# TASK TO CARRY OUT
Copy out every line in which the string "origin" occurs.

[Start DATA IN THIS EXERCISE]

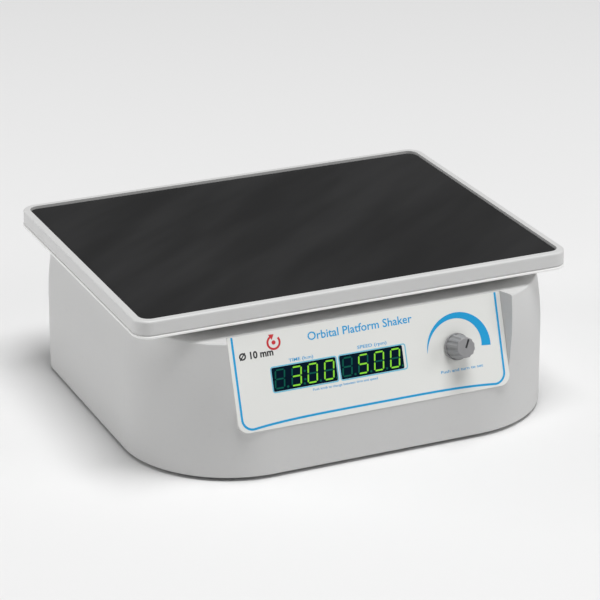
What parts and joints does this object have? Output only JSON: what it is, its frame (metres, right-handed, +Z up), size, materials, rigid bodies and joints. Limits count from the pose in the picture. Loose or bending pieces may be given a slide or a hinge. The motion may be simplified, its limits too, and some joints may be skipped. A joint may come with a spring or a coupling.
{
  "type": "orbital shaker",
  "caption": "Benchtop orbital shaker: a low moulded housing with a sloping control panel under a rimmed platform with a rubber mat that moves in a small level circle.",
  "frame": {"origin": "on the floor, under the middle of the whole object at rest", "axes": "+Z up, -Y the front with the control panel, +X the right-hand side seen from the front"},
  "size_m": [0.339, 0.284, 0.125],
  "materials": {
    "housing_plastic": "moulded, light grey, fine satin",
    "platform_coating": "powder-coated, light grey",
    "mat_rubber": "matte black, soft",
    "label_film": "printed polyester overlay, satin",
    "display_window": "dark green filter",
    "display_case": "potted LED module",
    "knob_plastic": "fluted, mid grey",
    "black_plastic": "moulded black",
    "foot_rubber": "matte",
    "belt_rubber": "matte",
    "screw_steel": "zinc plated",
    "bearing_steel": "ground",
    "zinc_steel": "zinc plated sheet",
    "motor_steel": "black lacquer",
    "bare_aluminium": "machined",
    "terminal_brass": "plated",
    "circuit_board": "green solder mask",
    "board_part": "moulded parts and cans",
    "wire_sleeve": "insulated leads"
  },
  "bodies": {
    "base": {"bearing_housing_screws": "screw_steel", "board_posts": "bare_aluminium", "bottom_plate": "zinc_steel", "bottom_screws": "screw_steel", "chassis_plate": "bare_aluminium", "chassis_posts": "bare_aluminium", "chassis_screws": "screw_steel", "control_board": "circuit_board", "control_board_parts": "board_part", "control_label": "label_film", "display_board": "circuit_board", "display_windows": "display_window", "drive_bearing_housing": "bare_aluminium", "drive_bearing_outer_rings": "bearing_steel", "drive_belt": "belt_rubber", "encoder_case": "bearing_steel", "encoder_nut": "bearing_steel", "foot_screws": "screw_steel", "fuse_drawer": "black_plastic", "housing_shell": "housing_plastic", "idler_bearing_housings": "bare_aluminium", "idler_bearing_outer_rings": "bearing_steel", "internal_wires": "wire_sleeve", "mains_inlet": "black_plastic", "mains_terminals": "terminal_brass", "motor_can": "motor_steel", "motor_screws": "screw_steel", "power_supply_board": "circuit_board", "power_supply_parts": "board_part", "power_switch_frame": "black_plastic", "rubber_feet": "foot_rubber", "speed_display": "display_case", "time_display": "display_case"},
    "drive_crank": {"drive_shaft": "bearing_steel", "drive_crank": "bearing_steel", "driven_pulley": "bare_aluminium", "counterweight": "zinc_steel", "drive_inner_rings": "bearing_steel"},
    "motor_rotor": {"motor_rotor": "motor_steel", "motor_shaft": "bearing_steel", "motor_pulley": "bare_aluminium"},
    "platform": {"platform_tray": "platform_coating", "platform_base_plate": "platform_coating", "platform_mat": "mat_rubber", "platform_bearing_cups": "bare_aluminium", "platform_bearing_outer_rings": "bearing_steel", "cup_screws": "screw_steel", "platform_screws": "screw_steel"},
    "push_plunger": {"encoder_push_plunger": "black_plastic"},
    "knob": {"encoder_shaft": "bare_aluminium", "control_knob": "knob_plastic"},
    "rocker": {"power_rocker": "black_plastic"},
    "idler_front_left": {"idler_crank_front_left": "bearing_steel", "inner_rings_front_left": "bearing_steel"},
    "idler_front_right": {"idler_crank_front_right": "bearing_steel", "inner_rings_front_right": "bearing_steel"},
    "idler_back_left": {"idler_crank_back_left": "bearing_steel", "inner_rings_back_left": "bearing_steel"},
    "idler_back_right": {"idler_crank_back_right": "bearing_steel", "inner_rings_back_right": "bearing_steel"}
  },
  "joints": [
    {"name": "drive_spin", "type": "hinge", "parent": "base", "child": "drive_crank", "pos_m": [0.00354, 0.01804, 0.08], "axis": [0, 0, 1], "continuous": true},
    {"name": "platform_orbit", "type": "hinge", "parent": "drive_crank", "child": "platform", "pos_m": [0, 0.0145, 0.1125], "axis": [0, 0, 1], "continuous": true},
    {"name": "motor_spin", "type": "hinge", "parent": "base", "child": "motor_rotor", "pos_m": [0.10154, 0.01804, 0.07], "axis": [0, 0, 1], "continuous": true},
    {"name": "idler_front_left_spin", "type": "hinge", "parent": "base", "child": "idler_front_left", "pos_m": [-0.11146, -0.05696, 0.08], "axis": [0, 0, 1], "continuous": true},
    {"name": "idler_front_right_spin", "type": "hinge", "parent": "base", "child": "idler_front_right", "pos_m": [0.11854, -0.05696, 0.08], "axis": [0, 0, 1], "continuous": true},
    {"name": "idler_back_left_spin", "type": "hinge", "parent": "base", "child": "idler_back_left", "pos_m": [-0.11146, 0.09304, 0.08], "axis": [0, 0, 1], "continuous": true},
    {"name": "idler_back_right_spin", "type": "hinge", "parent": "base", "child": "idler_back_right", "pos_m": [0.11854, 0.09304, 0.08], "axis": [0, 0, 1], "continuous": true},
    {"name": "knob_push", "type": "slide", "parent": "base", "child": "push_plunger", "axis": [0, 0.9483, -0.3173], "range_m": [0, 0.0006], "stiffness_N_per_m": 800, "springref_m": -0.003},
    {"name": "knob_turn", "type": "hinge", "parent": "push_plunger", "child": "knob", "pos_m": [0.07074, -0.12369, 0.07059], "axis": [0, -0.9483, 0.3173], "continuous": true},
    {"name": "rocker_tilt", "type": "hinge", "parent": "base", "child": "rocker", "pos_m": [0.05554, 0.1295, 0.033], "axis": [1, 0, 0], "range_deg": [0, 20]}
  ],
  "couplings": [
    {"joint": "drive_spin", "follows": "platform_orbit", "ratio": -1},
    {"joint": "motor_spin", "follows": "platform_orbit", "ratio": -4},
    {"joint": "idler_front_left_spin", "follows": "platform_orbit", "ratio": -1},
    {"joint": "idler_front_right_spin", "follows": "platform_orbit", "ratio": -1},
    {"joint": "idler_back_left_spin", "follows": "platform_orbit", "ratio": -1},
    {"joint": "idler_back_right_spin", "follows": "platform_orbit", "ratio": -1}
  ]
}
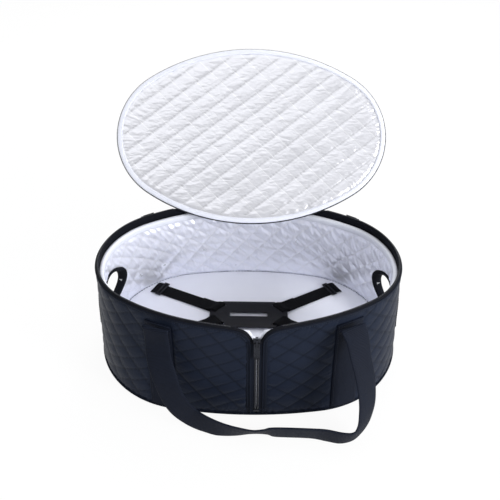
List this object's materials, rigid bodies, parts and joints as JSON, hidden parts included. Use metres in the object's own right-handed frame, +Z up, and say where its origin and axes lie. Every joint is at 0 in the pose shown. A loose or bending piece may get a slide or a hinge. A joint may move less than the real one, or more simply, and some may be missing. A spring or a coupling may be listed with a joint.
{
  "type": "insulated oval carrier bag",
  "caption": "Oval quilted insulated carrier bag with a zip-round hinged lid, front zip, webbing handles, pot-handle openings and an elastic pot harness.",
  "frame": {"origin": "on the floor, under the centre of the rim", "axes": "+X to the viewer's right when looking at the front zip, +Y to the rear hinge, +Z up"},
  "size_m": [0.4834, 0.5421, 0.3752],
  "materials": {
    "outer_cloth": "woven nylon, quilted, slight sheen",
    "foam": "closed-cell foam",
    "board": "plain sheet",
    "foil_lining": "silver-coated quilted cloth, satin metallic",
    "floor_cloth": "smooth coated cloth, pale lavender grey",
    "pale_binding": "woven tape, pale silver",
    "black_binding": "woven tape, black",
    "zip_tape": "knitted tape, near black",
    "zip_coil": "moulded coil",
    "zip_metal": "black lacquer",
    "webbing": "heavy woven webbing",
    "elastic": "woven elastic",
    "harness_plastic": "fine texture"
  },
  "bodies": {
    "bag": {"anchor_front_left": "elastic", "anchor_front_right": "elastic", "anchor_rear_left": "elastic", "anchor_rear_right": "elastic", "base_board": "board", "base_foam": "foam", "base_outer_panel": "outer_cloth", "base_piping": "black_binding", "elastic_front_left": "elastic", "elastic_front_right": "elastic", "elastic_rear_left": "elastic", "elastic_rear_right": "elastic", "floor_lining": "floor_cloth", "front_foam_left": "foam", "front_foam_right": "foam", "front_panel_left": "outer_cloth", "front_panel_right": "outer_cloth", "front_strap_left": "webbing", "front_strap_right": "webbing", "front_zip_coil_left": "zip_coil", "front_zip_coil_right": "zip_coil", "front_zip_stop": "zip_metal", "front_zip_tape_left": "zip_tape", "front_zip_tape_right": "zip_tape", "harness_ring_left": "harness_plastic", "harness_ring_right": "harness_plastic", "left_hole_binding": "black_binding", "lid_hinge_strip": "black_binding", "rear_foam": "foam", "rear_panel": "outer_cloth", "rear_strap_left": "webbing", "rear_strap_right": "webbing", "right_hole_binding": "black_binding", "rim_binding": "pale_binding", "rim_piping": "black_binding", "rim_zip_coil": "zip_coil", "rim_zip_tape": "zip_tape", "wall_lining": "foil_lining"},
    "lid": {"lid_foam": "foam", "lid_lining": "foil_lining", "lid_outer_panel": "outer_cloth", "lid_binding": "pale_binding", "lid_zip_tape": "zip_tape", "lid_zip_coil": "zip_coil"},
    "front_handle": {"front_handle": "webbing"},
    "rear_handle": {"rear_handle": "webbing"},
    "front_zip_slider": {"front_zip_slider": "zip_metal"},
    "front_zip_puller": {"front_zip_puller": "zip_metal"},
    "lid_slider_left": {"lid_slider_left": "zip_metal"},
    "lid_slider_right": {"lid_slider_right": "zip_metal"},
    "lid_puller_left": {"lid_puller_left": "zip_metal"},
    "lid_puller_right": {"lid_puller_right": "zip_metal"},
    "harness_plate": {"harness_plate": "harness_plastic"}
  },
  "joints": [
    {"name": "lid_hinge", "type": "hinge", "parent": "bag", "child": "lid", "pos_m": [0, 0.124, 0.1695], "axis": [1, 0, 0], "range_deg": [-12, 132.6], "deforming": ["lid_hinge_strip"]},
    {"name": "front_handle_swing", "type": "hinge", "parent": "bag", "child": "front_handle", "pos_m": [0.011, -0.141, 0.1495], "axis": [-1, 0, 0], "range_deg": [0, 120]},
    {"name": "rear_handle_swing", "type": "hinge", "parent": "bag", "child": "rear_handle", "pos_m": [0, 0.1375, 0.147], "axis": [1, 0, 0], "range_deg": [0, 110]},
    {"name": "front_zip_run", "type": "slide", "parent": "bag", "child": "front_zip_slider", "axis": [0, -0.1091, -0.994], "range_m": [0, 0.11]},
    {"name": "front_puller_swing", "type": "hinge", "parent": "front_zip_slider", "child": "front_zip_puller", "pos_m": [0.015, -0.15989, 0.13964], "axis": [-1, 0, 0], "range_deg": [0, 150]},
    {"name": "harness_lift", "type": "slide", "parent": "bag", "child": "harness_plate", "axis": [0, 0, 1], "range_m": [0, 0.06], "deforming": ["elastic_front_left", "elastic_front_right", "elastic_rear_left", "elastic_rear_right"]},
    {"name": "lid_slider_left_run", "type": "hinge", "parent": "bag", "child": "lid_slider_left", "pos_m": [-0.11, 0, 0.159], "axis": [0, 0, 1], "range_deg": [0, 110]},
    {"name": "lid_puller_left_swing", "type": "hinge", "parent": "lid_slider_left", "child": "lid_puller_left", "pos_m": [-0.17835, 0.10502, 0.159], "axis": [0, 0, 1], "range_deg": [0, 140]},
    {"name": "lid_slider_right_run", "type": "hinge", "parent": "bag", "child": "lid_slider_right", "pos_m": [0.11, 0, 0.159], "axis": [0, 0, -1], "range_deg": [0, 110]},
    {"name": "lid_puller_right_swing", "type": "hinge", "parent": "lid_slider_right", "child": "lid_puller_right", "pos_m": [0.17835, 0.10502, 0.159], "axis": [0, 0, -1], "range_deg": [0, 140]}
  ]
}
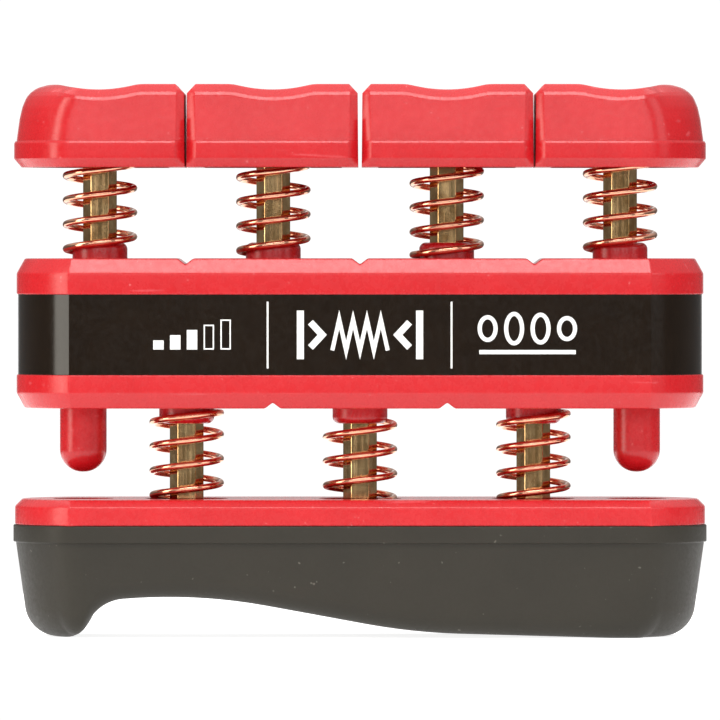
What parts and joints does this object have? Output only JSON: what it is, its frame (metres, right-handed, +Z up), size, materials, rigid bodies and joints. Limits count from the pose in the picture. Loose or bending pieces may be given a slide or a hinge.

[End DATA IN THIS EXERCISE]

# COMPLETE OUTPUT
  "frame": {"origin": "on the floor, under the middle of the whole object at rest", "axes": "+Z up, -Y the front with the control panel, +X the right-hand side seen from the front"},
List this object's materials, rigid bodies, parts and joints as JSON, hidden parts included. Use metres in the object's own right-handed frame, +Z up, and say where its origin and axes lie. Every joint is at 0 in the pose shown. A loose or bending piece may get a slide or a hinge. A joint may move less than the real one, or more simply, and some may be missing. A spring or a coupling may be listed with a joint.
  "frame": {"origin": "on the floor, under the centre of the rim", "axes": "+X to the viewer's right when looking at the front zip, +Y to the rear hinge, +Z up"},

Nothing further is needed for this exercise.